BrésilUn Parlement très à droite pour Lula ou Bolsonaro
Le nouveau Parlement brésilien penche encore plus à droite qu’il y a quatre ans, de quoi compliquer la tâche d’un éventuel gouvernement de gauche de Lula, ou faciliter celle de Bolsonaro.
À l’issue du premier tour, le 2 octobre, l’ex-président de gauche Luiz Inácio Lula da Silva, a terminé en tête (48%), mais c’est le camp d’en face qui était à la fête. Le chef de l’État d’extrême droite a obtenu un bien meilleur score que lui prédisaient les sondages (43%). Et quelle que soit l’issue du second tour, le 30 octobre, sa formation, le Parti libéral (PL), sera la mieux représentée au Parlement.
À la Chambre des députés, le PL a obtenu 99 des 513 sièges, du jamais vu pour un parti brésilien depuis 1998, avec 23 élus de plus qu’il y a quatre ans. Si l’on ajoute les sièges du Parti progressiste (PP) et des Républicains, deux autres formations qui soutiennent inconditionnellement Bolsonaro, on obtient plus d’un tiers des députés (190).
Au Sénat, le PL s’est adjugé six sièges supplémentaires, pour un total de 13 sur les 81 de la chambre haute, contrôlée à 53% par des partis de droite.
«C’est un Parlement conservateur, libéral», s’est félicité auprès de l’AFP le président de la chambre basse, Arthur Lira, du PP, un des plus proches alliés du président sortant.

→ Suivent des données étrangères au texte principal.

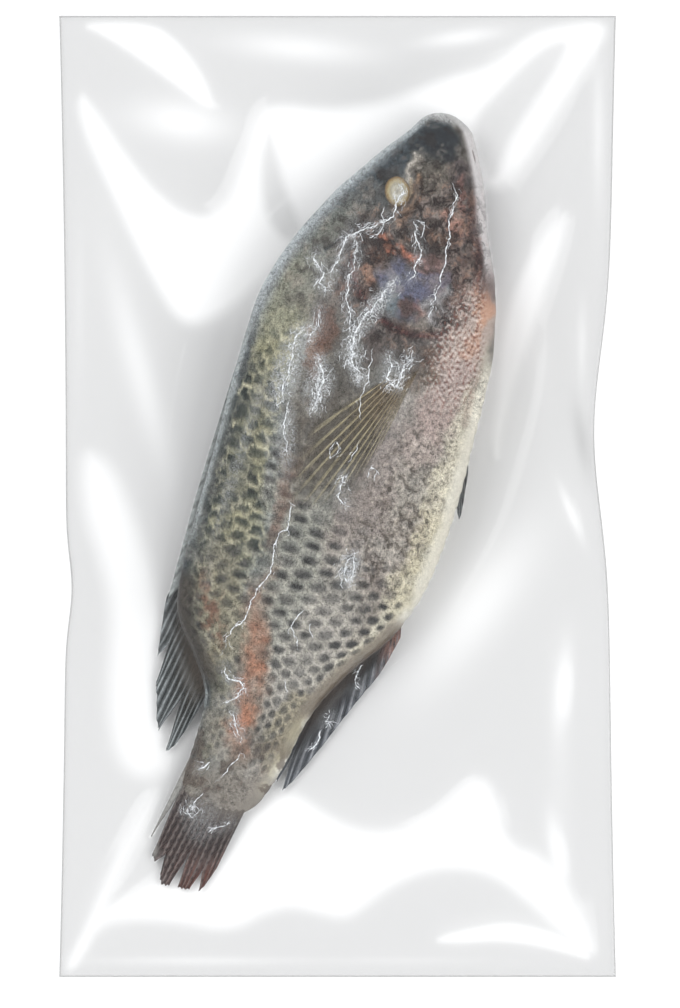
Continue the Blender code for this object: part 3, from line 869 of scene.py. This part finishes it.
# The fins: thin skin stretched over jointed rays, dried out and split between some of the rays.
# They are held between the two plies, and the near pectoral fin lies flat on the flank.
RAY_COLUMNS = 6
FIN_ROWS = 44
SKIN_THICKNESS = 0.35
RAY_RELIEF = 0.28
FIN_FLOOR = 1.6
PECTORAL_LIFT = 0.5
DRAPE_REACH = 1.45
DRAPE_SHARE = 0.94

# Each fin: its root and its free edge as points that a smooth line passes through, its rays, its
# splits (share across, share along where each begins, how wide it opens), its colours from root
# to edge and the colour of its rays
FINS = {
    "tail": (
        ((244, 15.5), (246, 8), (247, 2), (248, -3), (249, -11)),
        ((285.4, 22.2), (291, 20.2), (296.4, 16.6), (301.4, 13.2), (300.4, 8.6), (300, 4),
         (299, -1), (290, -4.4)),
        13,
        ((0.09, 0.50, 1.8), (0.30, 0.86, 1.6), (0.57, 0.72, 1.3), (0.80, 0.80, 1.3)),
        ((140, 134, 126), (66, 58, 57), (80, 66, 64)),
        (150, 142, 138),
    ),
    "soft_dorsal": (
        ((180, 38), (190, 34.5), (199, 29.5), (208, 24.5), (216, 19.5), (224, 15.5)),
        ((199.6, 42.6), (223.8, 38.9), (236, 35.4), (249.2, 30.2), (252.8, 24.5), (232, 18)),
        15,
        ((0.24, 0.60, 2.0), (0.66, 0.46, 2.4)),
        ((84, 74, 64), (52, 53, 52), (92, 97, 99)),
        (206, 212, 214),
    ),
    "spiny_dorsal": (
        ((58, 34), (90, 39), (124, 41), (158, 40), (190, 37)),
        ((70, 40.2), (98, 42.6), (128, 43.0), (162, 42.9), (200, 41.8)),
        17,
        (),
        ((80, 84, 86), (138, 143, 142), (178, 183, 182)),
        (120, 126, 126),
    ),
    "anal": (
        ((176, -41.5), (184, -38), (193, -33), (202, -28), (211, -23.5), (219, -20)),
        ((188, -44.4), (203, -41.0), (218, -35.0), (236, -28.0), (254.4, -19.6), (251, -15.6)),
        13,
        ((0.88, 0.66, 1.8),),
        ((70, 58, 48), (38, 37, 40), (88, 92, 98)),
        (186, 188, 192),
    ),
    "pelvic": (
        ((90, -40), (95, -41), (100, -41)),
        ((124, -50.6), (140, -52.4), (134, -48.6)),
        6,
        (),
        ((190, 184, 170), (150, 152, 150), (74, 78, 82)),
        (190, 190, 184),
    ),
    "pectoral": (
        ((90, -22), (93, -19), (95, -14)),
        ((124, -16.5), (143, -9), (154, 2), (148, 11), (122, 10)),
        11,
        (),
        ((112, 92, 70), (136, 126, 102), (146, 140, 126)),
        (176, 166, 138),
    ),
}


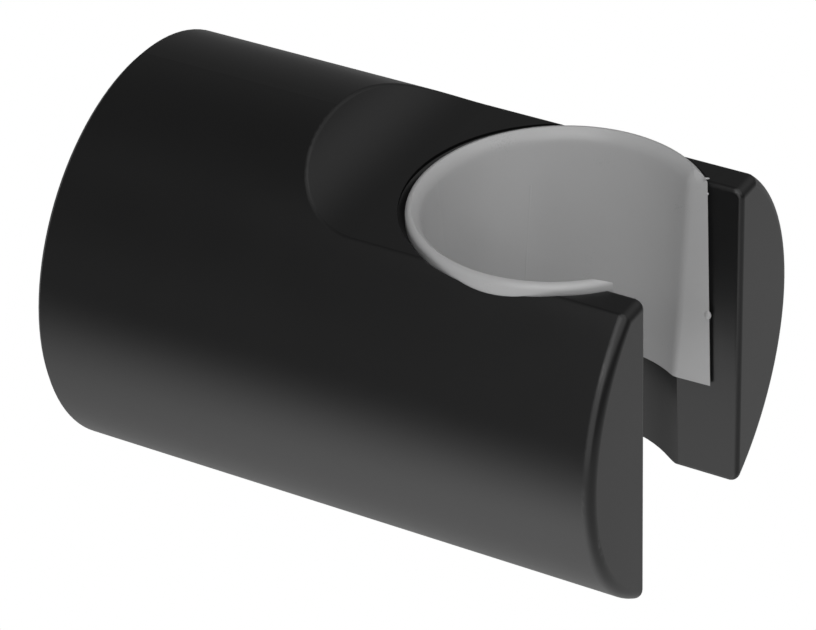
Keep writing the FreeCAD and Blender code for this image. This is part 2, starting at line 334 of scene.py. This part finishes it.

Un Parlement «hostile» à Lula
Malgré la douche froide du 2 octobre, Lula demeure le favori des sondages. Mais s’il finit par s’imposer au second tour, l’ancien métallo devra composer avec «un Parlement hostile, en raison d’une poussée de la droite, et surtout de l’extrême droite», explique Oliver Stuenkel, politologue de la Fondation Getulio Vargas.
Selon lui, des parlementaires comme le député Eduardo Bolsonaro, fils du président, et le sénateur fraîchement élu Sergio Moro, qui a condamné Lula à de la prison ferme pour corruption, «vont tenter de lui compliquer la vie».
Des demandes de destitution pourraient être présentées «dès le début» de son éventuel mandat, le 1er janvier.
La coalition de gauche de Lula dispose d’environ 120 sièges à la chambre des députés. Pour tenir ses promesses de campagne, comme des augmentations d’impôts pour les plus riches, l’ancien syndicaliste devra nouer des alliances au centre, comme il l’avait fait lors de ses deux premiers mandats (2003-2010).
Qui dit centre, dit «Centrao», une nébuleuse de petits partis qui font la pluie et le beau temps au Parlement depuis des décennies, avec des alliances au gré du vent. Le «Centrao» pèse plus de 240 sièges dans le nouveau Parlement, largement de quoi faire pencher la balance en faveur de Lula.
Mais cela serait loin d’être gratuit: ces partis monnaient souvent leurs soutiens en échange de postes dans l’administration publique ou de subventions pour leurs fiefs électoraux.
Et le vent peut tourner, comme l’a appris à ses dépens l’ex-présidente de gauche Dilma Rousseff (2011-2016), dauphine de Lula, délaissée par une bonne partie du «Centrao» lors de sa destitution.
Carolina Botelho, chercheuse en communication politique à l’Université de l’État de Rio de Janeiro, considère néanmoins que la plupart des élus de droite pourraient être ouverts au dialogue. «Les plus extrémistes n’ont pas de grand parti de masse qui pourrait faire pression sur l’exécutif», estime-t-elle.
Les mains libres pour Bolsonaro
Si le président d’extrême droite est réélu, son deuxième mandat pourrait s’avérer moins conflictuel que ses quatre premières années au pouvoir. «Ce Parlement est pacifié et cette grande majorité nous permettra de faire approuver (des projets de loi) plus rapidement», a déclaré le chef de l’État dimanche.
Il pourra en outre nommer deux nouveaux juges à la Cour suprême dès 2023, des nominations devant être approuvées par un Sénat qui lui est désormais plus favorable.
C’est aussi la chambre haute qui peut destituer un juge de cette haute cour, où Jair Bolsonaro a de nombreuses bêtes noires, notamment Alexandre de Moraes, qui a ordonné l’ouverture d’enquêtes contre lui pour désinformation.
«Le plus gros risque contre la démocratie dans un second mandat de Bolsonaro serait qu’il puisse faire davantage pression sur le judiciaire», résume Oliver Stuenkel.